-- begin DATA --

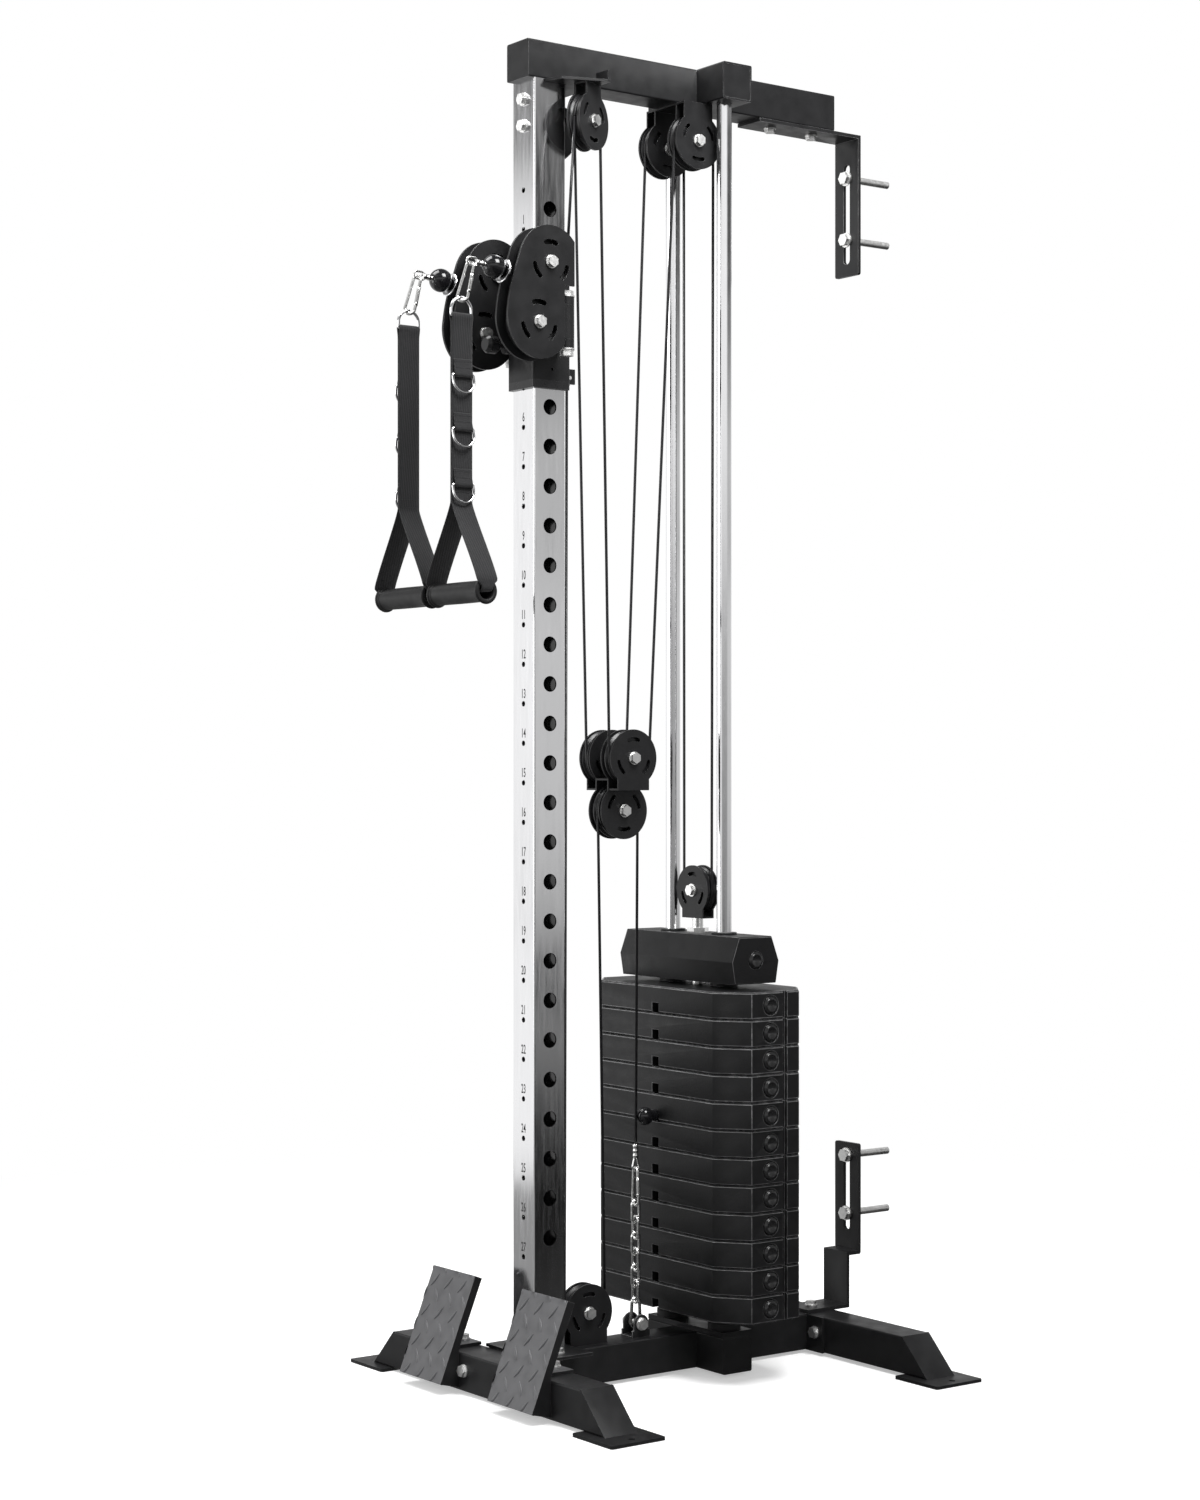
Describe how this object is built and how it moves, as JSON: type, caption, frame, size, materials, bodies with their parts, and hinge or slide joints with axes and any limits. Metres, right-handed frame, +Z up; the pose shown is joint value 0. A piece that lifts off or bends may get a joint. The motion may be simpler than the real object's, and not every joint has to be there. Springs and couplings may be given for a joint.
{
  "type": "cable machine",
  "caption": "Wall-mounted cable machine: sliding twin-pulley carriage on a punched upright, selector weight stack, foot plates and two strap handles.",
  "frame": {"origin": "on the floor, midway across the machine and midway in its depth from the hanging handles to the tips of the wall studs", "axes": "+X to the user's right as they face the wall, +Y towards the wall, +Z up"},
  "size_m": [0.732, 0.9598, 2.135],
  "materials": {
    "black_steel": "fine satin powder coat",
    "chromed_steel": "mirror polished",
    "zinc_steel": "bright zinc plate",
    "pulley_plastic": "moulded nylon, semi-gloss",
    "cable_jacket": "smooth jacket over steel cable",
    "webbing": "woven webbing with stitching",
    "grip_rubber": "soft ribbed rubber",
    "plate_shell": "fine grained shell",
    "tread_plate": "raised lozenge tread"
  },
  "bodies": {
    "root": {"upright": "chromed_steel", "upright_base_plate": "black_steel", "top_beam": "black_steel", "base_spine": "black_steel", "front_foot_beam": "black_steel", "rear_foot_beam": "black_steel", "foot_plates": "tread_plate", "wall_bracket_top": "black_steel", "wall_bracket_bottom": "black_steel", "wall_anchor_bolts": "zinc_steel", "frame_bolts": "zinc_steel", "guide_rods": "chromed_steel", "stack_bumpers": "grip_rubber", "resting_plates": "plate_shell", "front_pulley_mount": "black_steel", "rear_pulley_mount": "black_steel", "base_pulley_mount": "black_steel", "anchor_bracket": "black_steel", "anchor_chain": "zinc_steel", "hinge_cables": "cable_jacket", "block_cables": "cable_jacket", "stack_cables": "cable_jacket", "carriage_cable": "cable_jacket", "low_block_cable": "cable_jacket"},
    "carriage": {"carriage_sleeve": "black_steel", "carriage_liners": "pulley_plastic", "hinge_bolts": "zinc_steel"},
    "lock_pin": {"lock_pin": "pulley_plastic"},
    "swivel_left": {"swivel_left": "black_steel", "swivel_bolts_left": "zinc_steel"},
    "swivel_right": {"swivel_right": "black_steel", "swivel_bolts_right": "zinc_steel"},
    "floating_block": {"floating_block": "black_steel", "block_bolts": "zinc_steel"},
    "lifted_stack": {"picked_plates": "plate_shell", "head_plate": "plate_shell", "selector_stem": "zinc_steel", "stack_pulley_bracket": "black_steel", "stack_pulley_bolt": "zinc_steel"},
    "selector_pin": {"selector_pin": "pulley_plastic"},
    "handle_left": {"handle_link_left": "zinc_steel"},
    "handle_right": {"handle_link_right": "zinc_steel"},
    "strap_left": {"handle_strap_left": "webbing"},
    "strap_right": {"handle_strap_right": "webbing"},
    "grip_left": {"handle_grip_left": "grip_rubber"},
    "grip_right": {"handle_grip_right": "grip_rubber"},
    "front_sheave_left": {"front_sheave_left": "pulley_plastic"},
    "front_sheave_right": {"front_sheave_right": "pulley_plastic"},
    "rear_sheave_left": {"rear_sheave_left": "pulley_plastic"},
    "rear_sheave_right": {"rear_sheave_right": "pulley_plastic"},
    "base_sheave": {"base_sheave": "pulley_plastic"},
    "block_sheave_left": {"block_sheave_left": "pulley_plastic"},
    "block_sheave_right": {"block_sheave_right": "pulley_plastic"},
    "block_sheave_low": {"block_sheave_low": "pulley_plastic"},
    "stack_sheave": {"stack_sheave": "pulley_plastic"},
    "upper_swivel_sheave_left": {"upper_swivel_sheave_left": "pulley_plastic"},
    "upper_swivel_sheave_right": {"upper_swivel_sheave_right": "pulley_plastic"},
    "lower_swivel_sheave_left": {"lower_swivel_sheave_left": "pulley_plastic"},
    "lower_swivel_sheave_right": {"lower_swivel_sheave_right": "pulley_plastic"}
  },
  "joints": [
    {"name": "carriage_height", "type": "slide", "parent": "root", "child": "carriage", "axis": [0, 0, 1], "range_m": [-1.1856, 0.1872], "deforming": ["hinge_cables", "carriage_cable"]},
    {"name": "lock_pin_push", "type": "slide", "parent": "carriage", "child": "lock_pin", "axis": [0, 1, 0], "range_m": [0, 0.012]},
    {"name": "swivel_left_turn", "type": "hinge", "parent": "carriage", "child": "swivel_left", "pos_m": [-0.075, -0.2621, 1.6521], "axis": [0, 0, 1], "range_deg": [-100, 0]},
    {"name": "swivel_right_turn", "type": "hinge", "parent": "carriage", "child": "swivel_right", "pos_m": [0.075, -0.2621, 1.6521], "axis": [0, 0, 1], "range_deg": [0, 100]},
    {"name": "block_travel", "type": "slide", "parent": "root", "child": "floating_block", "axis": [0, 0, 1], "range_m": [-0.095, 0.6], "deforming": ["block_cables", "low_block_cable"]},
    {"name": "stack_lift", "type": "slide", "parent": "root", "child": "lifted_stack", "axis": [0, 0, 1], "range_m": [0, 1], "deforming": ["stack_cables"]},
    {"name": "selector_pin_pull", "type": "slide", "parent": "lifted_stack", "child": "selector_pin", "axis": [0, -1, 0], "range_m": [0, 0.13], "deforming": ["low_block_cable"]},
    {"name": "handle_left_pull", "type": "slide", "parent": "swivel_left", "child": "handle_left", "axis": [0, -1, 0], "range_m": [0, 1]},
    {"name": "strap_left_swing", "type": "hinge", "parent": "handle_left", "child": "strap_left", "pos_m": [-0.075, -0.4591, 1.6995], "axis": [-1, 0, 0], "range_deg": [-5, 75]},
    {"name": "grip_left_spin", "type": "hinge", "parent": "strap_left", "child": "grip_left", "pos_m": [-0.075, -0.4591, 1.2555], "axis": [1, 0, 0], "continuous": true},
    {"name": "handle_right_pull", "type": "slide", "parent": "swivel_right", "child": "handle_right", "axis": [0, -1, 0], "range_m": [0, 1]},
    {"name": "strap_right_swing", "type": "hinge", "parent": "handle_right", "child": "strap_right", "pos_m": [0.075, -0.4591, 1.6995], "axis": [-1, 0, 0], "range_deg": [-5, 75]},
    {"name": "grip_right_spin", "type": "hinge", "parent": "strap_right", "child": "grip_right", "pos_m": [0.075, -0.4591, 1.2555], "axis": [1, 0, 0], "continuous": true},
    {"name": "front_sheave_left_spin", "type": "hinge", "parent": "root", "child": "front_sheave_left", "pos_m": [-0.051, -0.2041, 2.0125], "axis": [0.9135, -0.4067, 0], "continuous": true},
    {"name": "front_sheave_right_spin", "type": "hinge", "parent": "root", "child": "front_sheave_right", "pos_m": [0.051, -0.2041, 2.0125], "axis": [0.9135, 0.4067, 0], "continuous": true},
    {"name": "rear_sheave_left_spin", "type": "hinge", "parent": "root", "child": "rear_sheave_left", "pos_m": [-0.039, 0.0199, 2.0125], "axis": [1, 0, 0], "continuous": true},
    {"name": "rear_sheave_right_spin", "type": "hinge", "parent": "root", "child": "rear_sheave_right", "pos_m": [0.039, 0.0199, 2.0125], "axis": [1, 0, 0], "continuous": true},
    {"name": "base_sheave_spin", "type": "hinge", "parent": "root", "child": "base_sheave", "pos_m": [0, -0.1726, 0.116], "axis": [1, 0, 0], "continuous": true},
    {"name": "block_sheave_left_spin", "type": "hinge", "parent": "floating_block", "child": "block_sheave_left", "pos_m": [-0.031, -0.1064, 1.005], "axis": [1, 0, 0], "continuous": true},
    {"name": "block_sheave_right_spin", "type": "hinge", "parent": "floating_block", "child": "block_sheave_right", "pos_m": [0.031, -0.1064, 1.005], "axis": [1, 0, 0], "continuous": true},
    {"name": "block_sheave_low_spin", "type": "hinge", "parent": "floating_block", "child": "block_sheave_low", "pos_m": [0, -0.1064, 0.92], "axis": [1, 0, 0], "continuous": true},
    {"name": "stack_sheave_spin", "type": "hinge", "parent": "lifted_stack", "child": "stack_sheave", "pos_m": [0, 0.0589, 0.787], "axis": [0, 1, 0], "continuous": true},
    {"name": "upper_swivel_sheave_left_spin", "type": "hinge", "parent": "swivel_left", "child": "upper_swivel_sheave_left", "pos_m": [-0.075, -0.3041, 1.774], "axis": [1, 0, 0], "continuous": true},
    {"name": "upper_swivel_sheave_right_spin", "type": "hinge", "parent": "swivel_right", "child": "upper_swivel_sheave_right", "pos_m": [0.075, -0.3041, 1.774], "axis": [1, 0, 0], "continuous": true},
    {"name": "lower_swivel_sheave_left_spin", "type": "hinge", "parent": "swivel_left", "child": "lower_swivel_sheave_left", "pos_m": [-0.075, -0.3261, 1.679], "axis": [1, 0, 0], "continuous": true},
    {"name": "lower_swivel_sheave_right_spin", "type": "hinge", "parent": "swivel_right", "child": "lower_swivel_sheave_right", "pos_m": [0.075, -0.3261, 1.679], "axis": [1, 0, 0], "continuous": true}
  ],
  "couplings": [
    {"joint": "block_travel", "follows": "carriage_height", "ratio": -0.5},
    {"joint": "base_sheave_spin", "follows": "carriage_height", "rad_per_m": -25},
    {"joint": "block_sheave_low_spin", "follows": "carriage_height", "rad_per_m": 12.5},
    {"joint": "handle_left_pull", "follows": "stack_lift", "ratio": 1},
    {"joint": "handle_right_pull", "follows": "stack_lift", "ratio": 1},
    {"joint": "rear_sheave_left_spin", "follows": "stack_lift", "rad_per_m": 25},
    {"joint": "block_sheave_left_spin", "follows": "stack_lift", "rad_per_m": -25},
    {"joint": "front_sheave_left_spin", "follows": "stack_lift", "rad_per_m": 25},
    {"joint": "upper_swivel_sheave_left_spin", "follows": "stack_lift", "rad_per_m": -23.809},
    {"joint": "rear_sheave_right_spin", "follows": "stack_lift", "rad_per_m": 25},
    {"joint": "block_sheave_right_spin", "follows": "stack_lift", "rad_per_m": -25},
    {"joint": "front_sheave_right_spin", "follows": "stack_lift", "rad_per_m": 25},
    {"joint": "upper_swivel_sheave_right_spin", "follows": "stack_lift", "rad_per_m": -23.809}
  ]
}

-- end DATA --

Copy each line holding the word "materials" from the listing above.

### SOLUTION BELOW:
Describe how this object is built and how it moves, as JSON: type, caption, frame, size, materials, bodies with their parts, and hinge or slide joints with axes and any limits. Metres, right-handed frame, +Z up; the pose shown is joint value 0. A piece that lifts off or bends may get a joint. The motion may be simpler than the real object's, and not every joint has to be there. Springs and couplings may be given for a joint.
  "materials": {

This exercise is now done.